Although hundreds of temples are administered by the government, it is the rich temples that are the prize. Offerings by devotees run into hundreds of crores annually and the wealth is siphoned off to government coffers. To add insult to injury, the committees in charge of temple operations are not necessarily drawn from the community the temple serves or even pious Hindus. For example, Abdul Rehman Antulay was appointed a trustee of the famous Siddhivinayak Temple in Bombay, and the Marxist takeover of Kerala's devaswoms is well-known. For all the talk of Hindutva by both, the media and the BJP, the party's agenda on making temples autonomous is unclear. If indeed there exists such an action plan, it is so vapid that it does not come to mind.
An equally critical arena of Hindu interests is education. Through the innocuously named Right to Education Act (RTE), the government has essentially commandeered private school capacity to further its populist agenda. Although the Act is portrayed as creating a quota for the economically underprivileged, that number is but a small portion of the total reservation which primarily benefits other categories. Minority institutions are exempt from this state hijacking of infrastructure.
It is far more difficult for Hindus to start their own schools, training colleges, and universities than it is for minorities. Even before the RTE was passed, minority institutions also controlled their student admissions and teacher hiring criteria; they were not subject to any quotas or other regulations non-minority institutions have to follow. This effectively changes the divide in Indian education from private/public to minority/non-minority. The BJP has disappointed many of its supporters by not repealing the RTE or even attempting to put all schools minority and non, on an equal footing.
The problem is not simply about quotas, though the social engineering of the Hindu community deserves attention too. It would be quite entertaining, for instance, to see the Indian government take similar interest in Muslim affairs and legislate quotas for Ahmadis, Shia, Zaydis, Sufis, and women in madrassas.
A greater problem lies in the syllabi prescribed by the various boards of education in the country. Although everyone can agree that there ought to be some balance and rigour in the curriculum, dozens of examples of sycophancy to the Nehru-Gandhi dynasty and an overly rosy interpretation of the Islamic conquest of and rule over India's overwhelmingly Hindu population fill the pages of history textbooks. In this context, it was ironic to see an MP of an allegedly Hindutva party declare in parliament just a few days ago that she was not guilty of saffronisation.
Finally, a third major plank of a core Hindu agenda would be the reversal of a relentless assault on Hindu customs, traditions, and rituals. The law against superstition and black magic, the ban on Jallikattu, the sudden chorus of environmental appeals timed to perfection around Deepavali and Ganesh Chaturthi, the demand to open up temple entry to all, the call to abolish made snana, are all facets of the same agenda to delegitimise Hinduism. The BJP's record on defending against these assaults ranges from non-existent to abysmal.

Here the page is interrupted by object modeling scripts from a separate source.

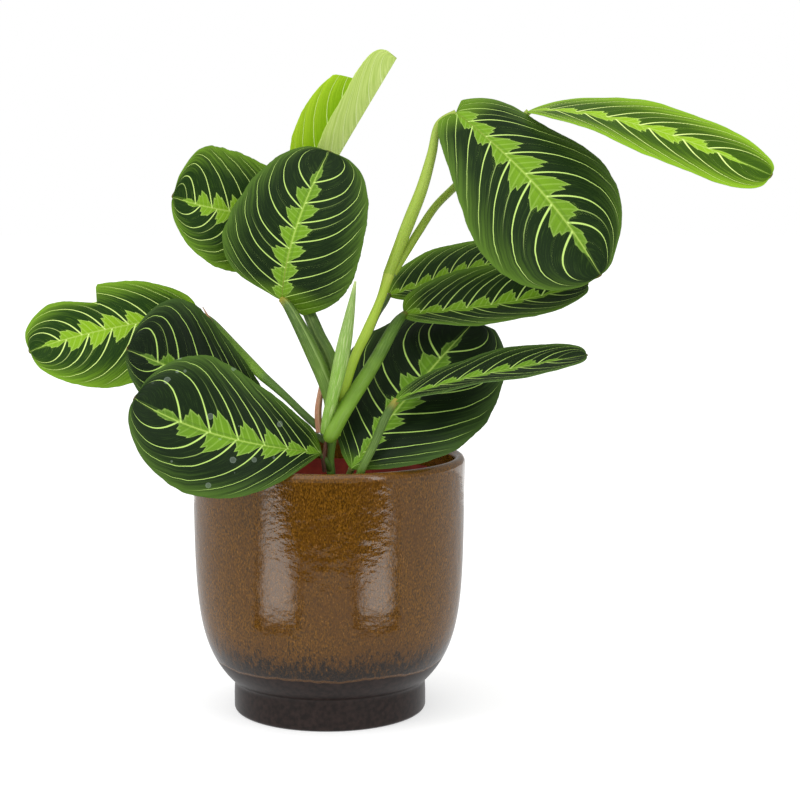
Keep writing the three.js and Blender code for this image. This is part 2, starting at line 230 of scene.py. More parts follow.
def glaze_finish():
    made, tree, shader = finish_named("amber_glaze")
    place = object_place(tree)
    height = parts_of(tree, place)[2]
    cloud = noise(tree, place, 22, 3)
    grain = noise(tree, stretched(tree, place, (1, 1, 0.5)), 1500, 2, 0.6)
    runs = noise(tree, stretched(tree, place, (1, 1, 0.28)), 620, 3, 0.65)
    body = mix(tree, grain.fade(0.3, 0.7), linear(53, 34, 4), linear(107, 70, 10))
    body = mix(tree, (cloud + runs - 0.5).fade(0.3, 0.75) * 0.7, body, linear(76, 47, 10))
    body = mix(tree, grain.fade(0.66, 0.74) * 0.5, body, linear(158, 112, 58))
    # Partly painted shade: the black towards the bottom is the glaze's own dark band, deepened over the
    # lower belly to stand in for its shade.
    thick = (height + (runs - 0.5) * DARK_RUNS).fade(*DARK_GLAZE_AND_SHADE)
    black = mix(tree, grain.fade(0.4, 0.65), linear(9, 6, 5), linear(38, 26, 16))
    body = mix(tree, thick * 0.96, body, black)
    thin = (height + (runs - 0.5) * (2 * MM)).fade(*THIN_GLAZE)
    body = mix(tree, thin * 0.12, body, linear(140, 96, 48))
    wave = noise(tree, stretched(tree, place, (1, 1, 0)), 30, 4, 0.6)
    above = height + (wave - 0.5) * GLAZE_WAVE - GLAZE_LINE
    edge = above.size().fade(GLAZE_BEAD, 0.2 * MM)
    clay = mix(tree, noise(tree, place, 400, 4).fade(0.3, 0.7), linear(26, 19, 17), linear(42, 31, 28))
    glazed = above.fade(-0.2 * MM, 0.2 * MM)
    colour = mix(tree, glazed, clay, body)
    colour = mix(tree, edge * 0.75, colour, linear(96, 68, 42))
    peel = noise(tree, stretched(tree, place, (1, 1, 1.3)), 120, 3, 0.55)
    relief = peel * glazed * 0.7 + grain * 0.05 + glazed * 0.35
    rough = 0.32 - glazed * 0.2 + (grain - 0.5) * 0.1
    dress(tree, shader, colour, rough, 0.24 + glazed * 0.26, bumps(tree, relief, ORANGE_PEEL))
    return made


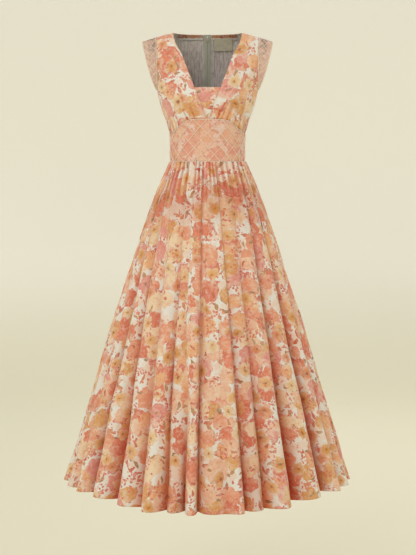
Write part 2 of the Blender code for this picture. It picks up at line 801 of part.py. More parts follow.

It should be noted that there are already pre-existing laws that adequately cover any real damage arising from black magic or whatever else outsiders find offensive. Between them and the voluntary nature of some of the rituals, there really is no need for interference by the state except to socially re-engineer Hindu society; it seems Hindus are the only community not guaranteed protection by the constitution from the arbitrary powers of the state.
Only a party that has a coherent position on these issues can be considered to be a Hindu party. The BJP, sadly, is not such a party, although many of its individual members may indeed be devout. For those who support it on cultural grounds, it is seen more as the least anti-Hindu political party than a Hindutva party; it is the tyranny of There-Is-No-Alternative. Interestingly, the demands on these three core Hindu issues is only for equality with other faiths; no special dispensation is sought from other communities nor any largesse from the state. Were any other party to champion these very reasonable causes, it might even put a dent in the BJP's electoral fortunes. Of course, such a move would also need to take into account media spin and the impact on other votebanks.
As for that other adjective - nationalist - that is hurled as an insult at the BJP, one would hope that all parties that seek to govern India are nationalist. Geopolitics is not a graduate history seminar where one has the intellectual luxury of sitting on the fence, above the fray; rather, it is about clearly picking your team and giving it your full-throated support. So about that Hindu nationalist Bharatiya Janata Party... Hindu, I doubt it; nationalist, I certainly hope so.